Aeroponik, havada asılı duran köklerin hidroponik çözelti ile buğulanması için yenilikçi bir tekniktir. Strafor panellerde bitkiler özel olarak yapılmış deliklerle desteklenir. Besleyici çözelti, hesaplanan döngüsel formda asılı köklere ince sis şeklinde püskürtülür. Kökler bitkinin ihtiyacına göre uygun şekilde sulu tutulur ve havalandırılır. Aeroponik, korumalı yapılar içerisinde uygulanmaktadır ve ıspanak, marul vb. gibi yapraklı sebzeler için uygun olduğu bulunmuştur. Bazı durumlarda aeroponik sistemde neredeyse iki kat bitki yetiştirilebileceğinden, korumalı yapılar içinde alan kullanımı için çok etkili bir teknik olduğu bulunmuştur. Sıkıcı işleri ortadan kaldırır, verimliliği 20 kata kadar artırır, zararlı pestisit ihtiyacını azaltır ve çok daha az su talep eder.

Akuaponik, aynı su kaynağında balık ve bitki yetiştirmek anlamına gelir. Balık aslında bitkiler için gübre sağlar ve bitki kökleri balıkların suyunu süzer. Balıklar bir tatlı su kaynağına girdiğinde, solungaçları ve atıkları yoluyla amonyak verirler. Zamanla, nitrifikasyon bakterileri, suyun altındaki tüm yüzey alanında büyümeye başlar. Bu bakteri balık atığını nitritlere ve sonunda bitki besini olan nitratlara dönüştürür.

topraksiz-tarim-bitkiler

Topraksız tarımla yetiştirilebilecek mahsuller

Herhangi bir ürün topraksız yetiştirilebilse de, en yaygın olarak yetiştirilen yapraklı sebze maruldur. Bu sistem için en uygun meyve mahsulleri domates ve çilek, ardından dolmalık biber ve salatalıktır. Diğer pek çok mahsul de topraksız tarımda bol miktarda kâr payı ile deneniyor. Temel olarak, bahçecilikte yetiştirilen her şey hidroponik olarak yetiştirilebilir.

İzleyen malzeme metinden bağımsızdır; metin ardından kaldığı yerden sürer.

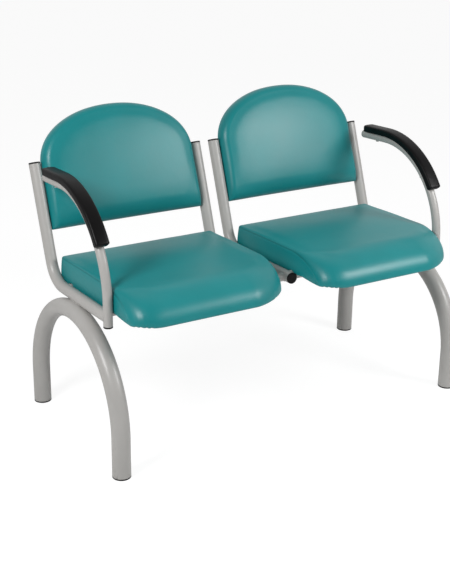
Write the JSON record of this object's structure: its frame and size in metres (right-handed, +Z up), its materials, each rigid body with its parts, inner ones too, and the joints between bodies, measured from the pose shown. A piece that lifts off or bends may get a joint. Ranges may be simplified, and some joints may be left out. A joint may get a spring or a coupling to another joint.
{
  "type": "beam seating",
  "caption": "Two-seat waiting-room seating on a bent steel tube frame: arch legs, padded seats and arched backs, and a padded arm at each end.",
  "frame": {"origin": "on the floor, under the middle of the whole seating's box", "axes": "+X along the row to the right as a person facing the seating sees it, -Y towards the front, +Z up"},
  "size_m": [1.1584, 0.6472, 0.8553],
  "materials": {
    "frame_paint": "satin powder coat, warm light grey",
    "teal_vinyl": "satin upholstery vinyl with a fine grain",
    "arm_pad_black": "self-skinned soft polyurethane, satin black",
    "black_plastic": "moulded black polyethylene",
    "plywood": "raw plywood",
    "liner_cloth": "black non-woven cloth",
    "cover_sheet": "thin black board behind the back pads",
    "zinc_steel": "zinc plated"
  },
  "bodies": {
    "root": {"arch_leg_left": "frame_paint", "glide_front_left": "black_plastic", "glide_rear_left": "black_plastic", "arm_left": "frame_paint", "arm_pad_left": "arm_pad_black", "arm_pad_screws_left": "zinc_steel", "side_tube_outer_left": "frame_paint", "top_cap_outer_left": "black_plastic", "side_tube_inner_left": "frame_paint", "top_cap_inner_left": "black_plastic", "rail_cap_left": "black_plastic", "post_cap_left": "black_plastic", "arm_cap_left": "frame_paint", "cross_tube_front_left": "frame_paint", "cross_tube_rear_left": "frame_paint", "seat_board_left": "plywood", "seat_cushion_left": "teal_vinyl", "seat_liner_left": "liner_cloth", "seat_tabs_left": "frame_paint", "seat_screws_left": "zinc_steel", "seat_tee_nuts_left": "zinc_steel", "back_board_left": "plywood", "back_cushion_left": "teal_vinyl", "back_cover_left": "cover_sheet", "back_lugs_left": "frame_paint", "back_screws_left": "zinc_steel", "back_tee_nuts_left": "zinc_steel", "arch_leg_right": "frame_paint", "glide_front_right": "black_plastic", "glide_rear_right": "black_plastic", "arm_right": "frame_paint", "arm_pad_right": "arm_pad_black", "arm_pad_screws_right": "zinc_steel", "side_tube_outer_right": "frame_paint", "top_cap_outer_right": "black_plastic", "side_tube_inner_right": "frame_paint", "top_cap_inner_right": "black_plastic", "rail_cap_right": "black_plastic", "post_cap_right": "black_plastic", "arm_cap_right": "frame_paint", "cross_tube_front_right": "frame_paint", "cross_tube_rear_right": "frame_paint", "seat_board_right": "plywood", "seat_cushion_right": "teal_vinyl", "seat_liner_right": "liner_cloth", "seat_tabs_right": "frame_paint", "seat_screws_right": "zinc_steel", "seat_tee_nuts_right": "zinc_steel", "back_board_right": "plywood", "back_cushion_right": "teal_vinyl", "back_cover_right": "cover_sheet", "back_lugs_right": "frame_paint", "back_screws_right": "zinc_steel", "back_tee_nuts_right": "zinc_steel", "cross_tube_front_link": "frame_paint", "cross_tube_rear_link": "frame_paint"}
  },
  "joints": []
}
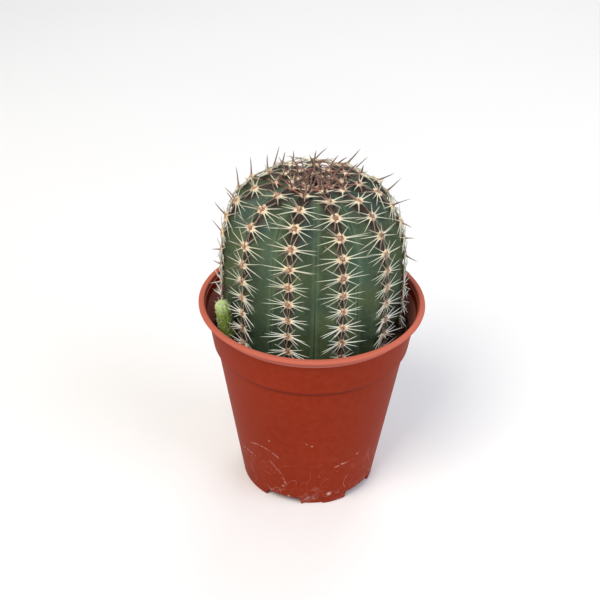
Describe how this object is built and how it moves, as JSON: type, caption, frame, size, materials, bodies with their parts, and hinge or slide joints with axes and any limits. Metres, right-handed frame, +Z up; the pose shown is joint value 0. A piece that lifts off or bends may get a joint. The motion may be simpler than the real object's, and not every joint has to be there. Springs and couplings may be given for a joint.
{
  "type": "potted lobivia aurea hybrid cactus",
  "caption": "Small ribbed cactus with spiny areoles, standing in soil in a tapered nursery pot, with a side shoot at its foot.",
  "frame": {"origin": "centre of the pot's base, level with the underside of its feet", "axes": "+Z up the pot and the plant; the side that shows the side shoot at its left faces -Y"},
  "size_m": [0.065, 0.065, 0.1057],
  "materials": {
    "pot_plastic": "satin",
    "potting_mix": "matte",
    "cactus_skin": "satin",
    "young_skin": "matte"
  },
  "bodies": {
    "root": {"pot": "pot_plastic", "soil": "potting_mix", "stem": "cactus_skin", "offset_shoot": "young_skin"}
  },
  "joints": []
}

Birçok yerde, yem aynı zamanda hidroponik olarak yetiştirilmektedir.

Birçok ülkede hükümetler bu yeni üretim tekniklerini teşvik etmek için bazı tanıtım faaliyetleri başlattı. Türkiye’de de bazı girişimciler bu teknikleri kullanarak sebze ve meyve üretmeye başladılar. Bu teknikleri kullanarak üretime başlayan genç girişimciler, önümüzdeki yıllarda çiftçiliğin ve tarımın saygın bir meslek olacağına inanıyor.

Bununla birlikte, üretim teknolojileri, uygun yapılar, sistem için gerekli substratlar ve besinler ve yüksek başlangıç ​​yatırımı, zorlu konular olarak karşımıza çıkıyor. Bu basit bir teknik değildir ve bu tür işlere uygun niteliklere sahip iyi eğitilmiş insan kaynaklarına ihtiyaç duyar. Dahası, çoğu substrat ve besin maddesi kolayca bulunamıyor. İlk yatırım yüksektir. Her düzeydeki hükümetler programlarını bu sorunları ele almaya odaklarsa, topraksız tarım, tarımın ticarileştirilmesini tetikleyebilir. Genç çiftçiler arasında çok popüler olacak ve ülkelerin tarımsal emtiaların çoğunda önemli yer bulacak.